The newtype pattern simply makes a "local" type that wraps a foreign type, allowing you to implement the foreign trait on the new local type, and forwarding calls of the trait methods to the inner type - all while maintaining the single trait impl and ownership constraints rust imposes.

Further, given all of the compiler optimizations that happen, newtypes are effectively free.

For those who haven't seen it, this is what newtype looks like:

    use some::ForeignType;
    
    struct LocalType(ForeignType);
As the parent comment states, it has nothing to do with enums.


> More specifically the newtype pattern is mostly so that you can implement foreign traits on foreign types.

For some definition of "mostly". I use most of my newtypes neither in Rust nor in Haskell to implement traits, but most of the time to declare - newtypes ;) that wrap other (primitive) types.


Hey, author here! Thanks for the feedback.

I agree that this could have been worded better - I'll make an adjustment to change this.

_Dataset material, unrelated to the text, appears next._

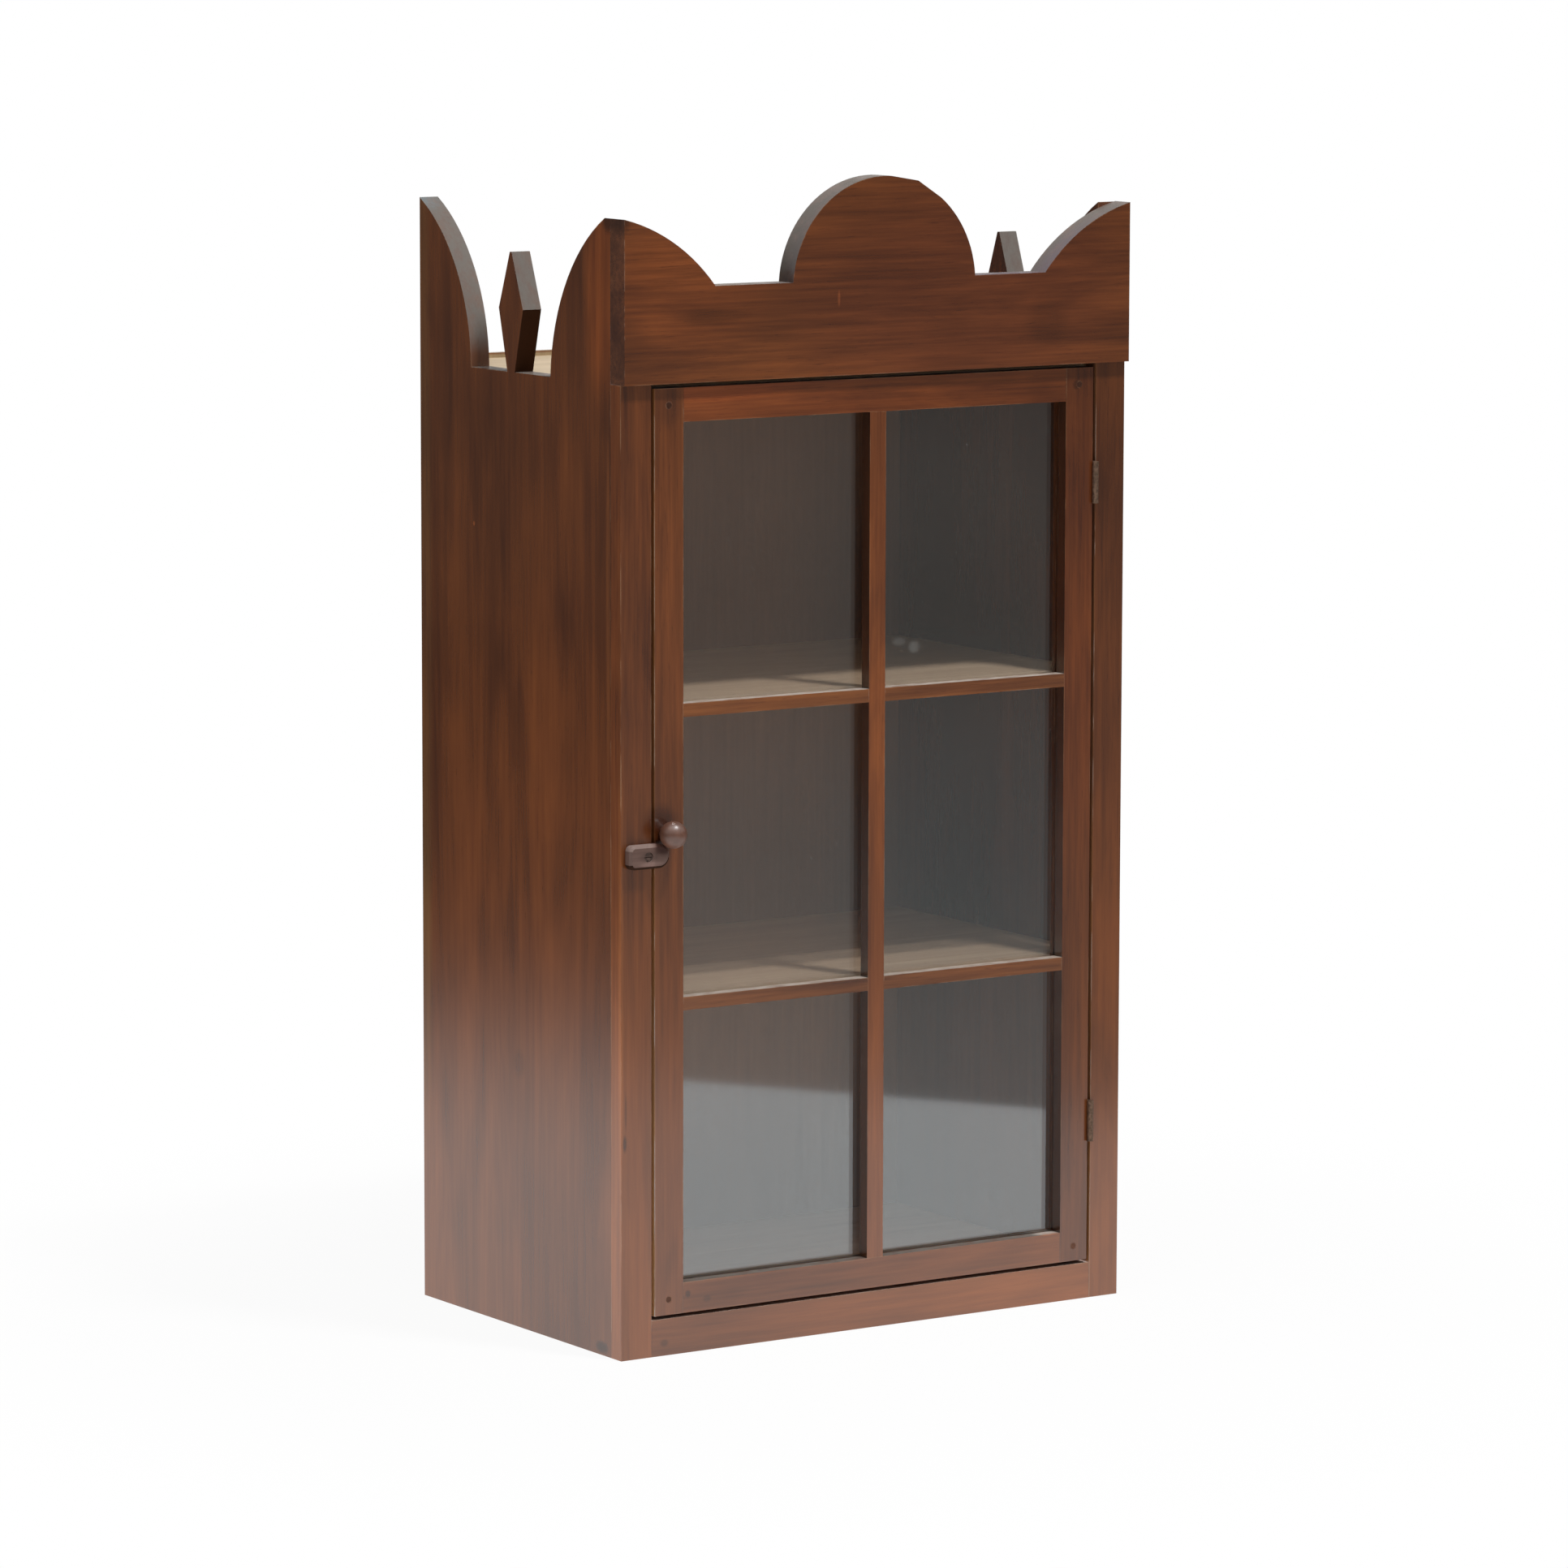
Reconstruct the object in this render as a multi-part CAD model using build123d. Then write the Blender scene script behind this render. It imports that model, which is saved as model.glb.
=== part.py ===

Other people have mentioned it in the comments, but they chose the wrong name for these (as did Swift). They're not enums, they're (pick one):

- tagged unions - sum types - algebraic datatypes - variants

There are some rust packages that transform rust enums into proper enums, the best one being const_table, or my own table_enum. Java got it right except for bundling the data with the Enum object instead of storing it in separate tables.

Having said that, I could not be happier that sum types have entered the mainstream.


I think I have much more problem with the idea that table_enum is "proper enums" than with the choice to name Rust's sum types enum.

Because Rust is a low bit-banging language, union needs to exist, which I think rules out calling enum "tagged unions" even if that's one possible way to look at the implementation. In a high level language which lacks union types this wouldn't an issue, but Rust is not that language.


Java has sum types now with sealed classes!


I always hated the name. You're not enumerating anything. You are picking a variant, encoding a choice. Maybe "sum type" is too "monad", but surely "variant record" or even "variant" would have been a better name.


In early Rust, the keyword was `tag`. In order to improve familiarity with C++ programmers, bikeshedding raged between `enum` and `union` for years before finally landing on the former.


TBH it's kinda funny how they narrowed it down to two options and then went with the "obviously" wrong option (also to get C++ programmers on board, wouldn't the obvious name not be "variant"?

I really wonder how that decision making progress looked like :)


> the "obviously" wrong option

But it's not, hence the aforementioned bikeshedding. When Rust enum variants have data, they're like C unions with automatically-inserted tag checking. When Rust enums don't have data, they're like C enums (they're literally how you do FFI interop with enums in C, which should demonstrate beyond a shadow of a doubt that `enum` isn't categorically wrong). They have the properties of both depending on how they're defined, but at the end of the day they technically have more in common with C enums than C unions (which is why Rust also has `union` for doing C FFI).

> to get C++ programmers on board, wouldn't the obvious name not be "variant"?

Most early Rust contributors were also C++ programmers (due to Mozilla), and I don't recall a single person ever suggesting `variant` as the keyword. I suspect people here are overestimating the mindshare of boost::variant as of 2014.


Don’t forget rust also has unions. Not using the name “union” for a feature that’s different than unions doesn’t feel “obviously wrong” to me.


Rust's Union is for C FFI, right?

Why not call Enum Union, and the FFI one CUnion or something? Like, is there something meaningful that Union is for other than C interop? Isn't it functionally identical to a tagged union in every other respect?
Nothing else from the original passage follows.